Wrestling With The Devil, A Story Of Sacrifice And Triumph From The Hills Of Naples To The National Wrestling Hall Of Fame is about a road less traveled, but one with clear markers for others to follow.

Enjoy the journey.

(published on oregonsportsnews.com and oregonlive.com)


2 thoughts on “Wrestling With The Devil

  1. David Gillaspie says:

    There’s a trick to participating in events. Once you start, find a way to keep up. Ask questions, take suggestions.

    If you read a book and like it, talk about it, write about it, relate it to what you’re doing so others can understand the value of reading it.

    Then send an email to Ellen like this:

    “I recently met author Tonya Russo Hamilton and reviewed her book Wrestling With The Devil about her father. He is a legendary wrestling coach here in Oregon, one in a family of coaches that runs three generations with no end in sight.

    Tony Russo has a harrowing story of being a ten year old from Italy sent to America for a better life, but falls through the cracks in 1951 NYC. Just before landing in home for boys, his uncle in Portland sends for him. This lost boy gains his better life through sports and education and lights a fire for others who follow.

    He and his author daughter, a kindergarten teacher, would light up your stage, Ellen. I’ve known of the family through sports but didn’t know their Old Country roots. Tonya is sweet as pie, a girl raised in a wrestling family who married a wrestling coach. When I asked her why she married a wrestler she said, “how many tournaments do you think I went to?”

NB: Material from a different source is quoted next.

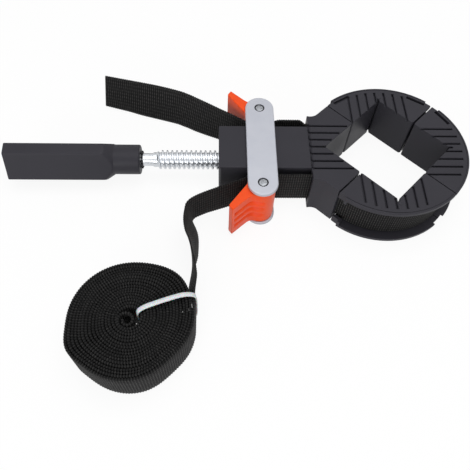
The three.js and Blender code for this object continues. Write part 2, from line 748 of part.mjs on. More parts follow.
// The plan of a lever on its rivet: x as on the clamp, and y outwards from the block.
function leverPlan() {
  const bias = radians(camBias);
  const hub = [-camEccentric * Math.sin(bias), -camEccentric * Math.cos(bias)];
  const tip = [-leverBack, leverOut];
  const length = Math.hypot(leverBack, leverOut);
  const outer = [tip[0] + (leverOut / length) * tipThick, tip[1] + (leverBack / length) * tipThick];
  const round = arc(hub[0], hub[1], camRadius, filletAngle, heelAngle, 2 * arcStep);
  // The tab widens from its tip to a fillet that blends into the hub.
  const foot = [hub[0] + camRadius * footShares[0], hub[1] + camRadius * footShares[1]];
  const valley = foot.map((place, i) => place + (outer[i] - place) * filletShare);
  const fillet = new THREE.QuadraticBezierCurve(
    new THREE.Vector2(...valley),
    new THREE.Vector2(...foot),
    new THREE.Vector2(...round[0]),
  ).getPoints(filletSteps).map((p) => [p.x, p.y]);
  return { hub, tip, outer, fillet, round: round.slice(1) };
}

function camLever() {
  const { hub, tip, outer, fillet, round } = leverPlan();
  const outline = [tip, outer, ...fillet, ...round];
  let lever = prism(outline, blockLow, blockHigh, plateEdge);
  const bushHole = rod(rivetRadius + bushWall + 2 * gap, blockLow - overrun, blockHigh + overrun);
  lever = lever.subtract(turnedUp(bushHole, 0, 0));
  const room = rivetRadius + bushWall + 2 * (springWire + springClear) + 2 * gap;
  const springRoom = blockHigh - springPitch * (springTurns + 1);
  lever = lever.subtract(turnedUp(rod(room, springRoom, blockHigh + overrun), 0, 0));
  // Finger grooves along the tab and round under the hub.
  const start = outer.map((place, i) => place + (fillet[0][i] - place) * plainShare);
  const grooved = [start, ...fillet, ...round.slice(0, 3)];
  for (const share of ribShares) {
    const middle = blockLow + share * blockHeight;
    const strip = slotOutline(grooved, overrun, ribDepth);
    lever = lever.subtract(prism(strip, middle - ribHeight / 2, middle + ribHeight / 2));
  }
  for (let i = 0; i < camTeeth; i += 1) {
    const angle = radians(-90 + (i - (camTeeth - 1) / 2) * camToothAngle);
    const at = (radius, by) => [
      radius * Math.cos(angle + by), radius * Math.sin(angle + by),
    ];
    const wide = radians(camToothAngle / 3);
    const cut = [at(camRadius - camTooth, 0), at(camRadius + overrun, -wide), at(camRadius + overrun, wide)];
    lever = lever.subtract(prism(cut.map(([x, y]) => [x + hub[0], y + hub[1]]), 0, topPlateHigh));
  }
  return lever;
}

// The torsion spring round the bush, in the lever's counterbore.
function camSpring() {
  const radius = rivetRadius + gap + bushWall + springClear + springWire;
  const base = blockHigh - springPitch * (springTurns + 1) + gap + springWire;
  const ring = (i) => {
    const angle = (2 * Math.PI * i) / springSteps;
    const out = new THREE.Vector3(Math.cos(angle), Math.sin(angle), 0);
    const middle = out.clone().multiplyScalar(radius).setZ(base + (springPitch * i) / springSteps);
    return arc(0, 0, springWire, 360 - 360 / springSides, 0, 360 / springSides)
      .map(([across, up]) => middle.clone().addScaledVector(out, across).setZ(middle.z + up));
  };
  return loft(Array.from({ length: springSteps * springTurns + 1 }, (_, i) => ring(i)));
}

// Band

// The stretch from the cam to the front jaw; bow is how far it stands off its line.
function sideRun(side, bow) {
  const [from, to] = [-camRadius * runStartShare, bendStart - gap];
  const route = Array.from({ length: runSteps + 1 }, (_, i) => {
    const x = from + ((to - from) * i) / runSteps;
    const rise = THREE.MathUtils.smoothstep(x, camRadius * bowShares[0], camRadius + mouthDepth);
    const fall = 1 - THREE.MathUtils.smoothstep(x, jawBack * bowShares[1], jawBack + gap);
    return [x, side * (runOffset + bow * rise * fall), (bandLow + bandHigh) / 2, 0];
  });
  return strap(route);
}

// The stretch from inside the front jaw round to the middle of a side jaw.
function wrap(side) {
  const middle = (bandLow + bandHigh) / 2;
  const last = 90 + THREE.MathUtils.radToDeg(gap / 2 / bandRadius);
  const route = [...channelRoute(bendStart).slice(1, -1), ...arc(ringAhead, 0, bandRadius, 135, last)];
  return strap(onSide(route.map(([x, y]) => [x, y, middle, 0]), side));
}

// The stretch from the middle of a side jaw to the middle of the end jaw.
function endWrap(side) {
  const middle = (bandLow + bandHigh) / 2;
  const trim = THREE.MathUtils.radToDeg(gap / 2 / bandRadius);
  const route = arc(ringAhead, 0, bandRadius, 90 - trim, trim);
  return strap(onSide(route.map(([x, y]) => [x, y, middle, 0]), side));
}

const coilLow = tieThick + gap;

// The coil's line: a straight start, the loops, and the inner end's curl.
function coilLine() {
  const pitch = (coilRadius - coilEye) / coilTurns;
  const [x, y] = coilMiddle;
  const near = (angle, middle, spread) => {
    const off = ((((angle - middle) % 360) + 540) % 360) - 180;
    return Math.exp(-((off / spread) ** 2));
  };
  const swell = (angle) => cornerShare * near(angle, cornerAngle, cornerSpread)
    + flatShare * near(angle, flatAngle, flatSpread) + shoulderShare * near(angle, shoulderAngle, shoulderSpread);
  const outermost = coilRadius * (1 + swell(0));
  const line = [1, 0.5].map((share) => [x + outermost, y + coilLead * share]);
  const loops = coilTurns * stepsPerLoop;
  for (let i = 0; i <= loops; i += 1) {
    const angle = (-360 * i) / stepsPerLoop;
    const radius = (coilRadius - (pitch * i) / stepsPerLoop) * (1 + swell(angle) * (1 - i / loops));
    line.push([x + radius * Math.cos(radians(angle)), y + radius * Math.sin(radians(angle))]);
  }
  const hook = Math.round((coilHook / 360) * stepsPerLoop);
  for (let i = 1; i <= hook; i += 1) {
    const angle = radians((-coilHook * i) / hook);
    const radius = coilEye + ((hookRadius - coilEye) * i) / hook;
    line.push([x + radius * Math.cos(angle), y + radius * Math.sin(angle)]);
  }
  return line;
}

// The least space between one loop of a line and the next, face to face.
function leastGap(line) {
  let least = Infinity;
  for (let i = 0; i < line.length; i += 1) {
    for (let j = i + stepsPerLoop / 2; j < line.length - 1; j += 1) {
      const [a, b, p] = [line[j], line[j + 1], line[i]];
      const [dx, dy] = [b[0] - a[0], b[1] - a[1]];
      const share = ((p[0] - a[0]) * dx + (p[1] - a[1]) * dy) / (dx * dx + dy * dy);
      const at = Math.min(1, Math.max(0, share));
      least = Math.min(least, Math.hypot(p[0] - a[0] - at * dx, p[1] - a[1] - at * dy));
    }
  }
  return least - bandThick;
}

function coil() {
  const line = coilLine();
  console.log('least gap between the coil\'s loops, mm:', leastGap(line).toFixed(2));
  return strap(line.map(([x, y]) => [x, y, coilLow + bandWidth / 2, 0]));
}

// The tie: one flat loop through the coil's eye, under it, up its outside and over the top.
function tie() {
  const along = new THREE.Vector3(Math.cos(radians(tieAngle)), Math.sin(radians(tieAngle)), 0);
  const across = new THREE.Vector3(-along.y, along.x, 0);
  const start = new THREE.Vector3(coilMiddle[0] + tieStart[0], coilMiddle[1] + tieStart[1], 0);
  const half = tieThick / 2;
  const reach = (coilRadius - tieStart[0] + bandThick / 2 + 3 * gap + half) / along.x;
  const [low, high] = [half, coilLow + bandWidth + gap + half];
  const r = tieRound;
  const corners = [[r, low + r, 180], [reach - r, low + r, 270], [reach - r, high - r, 0], [r, high - r, 90]];
  const line = corners.flatMap(([s, z, from]) => arc(s, z, r, from, from + 90, 6 * arcStep));
  const rings = line.map(([s, z], i) => {
    const [a, b] = [line.at(i - 1), line[(i + 1) % line.length]];
    const length = Math.hypot(b[0] - a[0], b[1] - a[1]);
    const out = along.clone().multiplyScalar((b[1] - a[1]) / length).setZ(-(b[0] - a[0]) / length);
    const middle = start.clone().addScaledVector(along, s).setZ(z);
    const corner = (u, v) => middle.clone()
      .addScaledVector(out, (u * tieThick) / 2).addScaledVector(across, (v * tieWidth) / 2);
    return [corner(-1, -1), corner(1, -1), corner(1, 1), corner(-1, 1)];
  });
  return loft(rings, true);
}

// Materials, one of its own for each piece

const finishes = {
  darkPlastic: { color: '#424146', roughness: 0.55, metalness: 0 },
  orangePlastic: { color: '#ff5f2d', roughness: 0.42, metalness: 0 },
  platedSteel: { color: '#c0c2cb', roughness: 0.45, metalness: 0.6 },
  brightSteel: { color: '#cfd2d6', roughness: 0.25, metalness: 1 },
  blackSteel: { color: '#1d1c1e', roughness: 0.5, metalness: 0.6 },
  webbing: { color: '#1b1b1c', roughness: 0.9, metalness: 0 },
  clearNylon: { color: '#e8eaec', roughness: 0.4, metalness: 0 },
};

const clamp = new THREE.Group();

function add(name, shape, finish, x = 0, y = 0, turn = 0) {
  const geometry = shape.isBufferGeometry ? shape : geometryOf(shape);
  const mesh = new THREE.Mesh(geometry, new THREE.MeshStandardMaterial(finishes[finish]));
  mesh.name = name;
  mesh.position.set(x, y, 0);
  mesh.rotation.z = radians(turn);
  clamp.add(mesh);
  return mesh;
}

add('block_housing', block(), 'darkPlastic');
add('spindle_nut', nut(), 'platedSteel');
add('yoke_plate_bottom', yokePlate(plateThick, 0), 'platedSteel');
add('yoke_plate_top', yokePlate(topPlateLow, topPlateHigh), 'platedSteel');

for (const [name, side] of [['near', -1], ['far', 1]]) {
  add(`rivet_${name}`, rivet(side * rivetReach), 'brightSteel');
  add(`rivet_bush_${name}`, rivetBush(side * rivetReach), 'brightSteel');
  const lever = add(`cam_lever_${name}`, camLever(), 'orangePlastic', 0, side * rivetReach);
  lever.scale.y = side;
  const spring = add(`cam_spring_${name}`, camSpring(), 'brightSteel', 0, side * rivetReach);
  spring.scale.y = side;
}

add('spindle', spindle(), 'brightSteel');
add('handle_grip', grip(), 'darkPlastic');
add('shank_washer', washer(), 'blackSteel');
add('retaining_clip', clip(), 'platedSteel');
add('thrust_pad', thrustPad(), 'brightSteel');

add('front_jaw', frontJaw(), 'darkPlastic');
add('near_jaw', looseJaw(slackSeam, tightSeam, 1, grooveShift, [-1], true), 'darkPlastic', ringAhead, 0, 270);
add('end_jaw', looseJaw(tightSeam, openSeam, 1, 0, [1], false), 'darkPlastic', ringAhead, 0, 0);
add('far_jaw', looseJaw(openSeam, tightSeam, -1, grooveShift, [-1, 1], false), 'darkPlastic', ringAhead, 0, 90);

add('band_side_near', sideRun(-1, 0), 'webbing');
add('band_side_far', sideRun(1, farBow), 'webbing');
for (const [name, side] of [['near', -1], ['far', 1]]) {
  add(`band_wrap_${name}`, wrap(side), 'webbing');
  add(`band_end_${name}`, endWrap(side), 'webbing');
}
add('band_tail', strap(freeRoute(tailRoute, 1)), 'webbing');
add('band_lead', strap(freeRoute(leadRoute, -1)), 'webbing');
add('band_coil', coil(), 'webbing');
add('coil_tie', tie(), 'clearNylon');

export default clamp;
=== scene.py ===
# A band clamp, dressed over its frame: a riveted yoke holds a moulded block and two orange cam
# levers, a bright screw with a three-sided grip pushes the front jaw out of the block, and black
# webbing runs from cam to cam round four grooved corner jaws. The spare band lies coiled and tied.
# Metres, +Z up, +X from the grip to the jaws, -Y the near side.

import math

import bpy
import numpy as np
from mathutils import Matrix, Vector


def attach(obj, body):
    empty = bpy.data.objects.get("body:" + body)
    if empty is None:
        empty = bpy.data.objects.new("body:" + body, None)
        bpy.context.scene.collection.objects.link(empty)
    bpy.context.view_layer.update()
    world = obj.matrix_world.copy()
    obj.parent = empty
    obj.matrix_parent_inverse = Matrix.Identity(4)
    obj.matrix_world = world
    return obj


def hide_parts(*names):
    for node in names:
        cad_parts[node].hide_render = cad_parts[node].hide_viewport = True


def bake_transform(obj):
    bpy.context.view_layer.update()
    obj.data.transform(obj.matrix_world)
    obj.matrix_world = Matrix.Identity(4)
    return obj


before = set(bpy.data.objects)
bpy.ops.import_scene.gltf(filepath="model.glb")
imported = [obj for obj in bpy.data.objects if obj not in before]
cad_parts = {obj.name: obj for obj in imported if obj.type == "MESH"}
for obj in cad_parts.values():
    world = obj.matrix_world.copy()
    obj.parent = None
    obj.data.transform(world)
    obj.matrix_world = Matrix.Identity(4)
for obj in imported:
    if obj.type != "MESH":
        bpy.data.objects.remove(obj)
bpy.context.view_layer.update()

mm = 0.001

# Camera
# The photographer stood on the near side, close above the clamp, and held the camera a little
# turned and tilted. Its focal length is given in pixels of the photograph.
PHOTO_SIDE = 470
FOCAL_PIXELS = 535.3
CAMERA_PLACE = Vector((-27.03, -214.47, 285.79)) * mm
LOOK_DOWN = math.radians(59.374)
LOOK_RIGHT = math.radians(3.795)
TILT = math.radians(3.35)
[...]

    Their story is as much a social history of mid-century America as it is about sports, and the roots they’ve put down are as deep as the first pilgrims. Their daring tale of risk and renewal reflect the choices we’d all hope to make if faced with similar circumstances.

    You will love them to pieces.”

    Michelle Obama went on Ellen and they goaded each other into a push-up contest. I can’t wait to see what happens with Coach Russo on Ellen. “Shake hands and wait for the whistle.”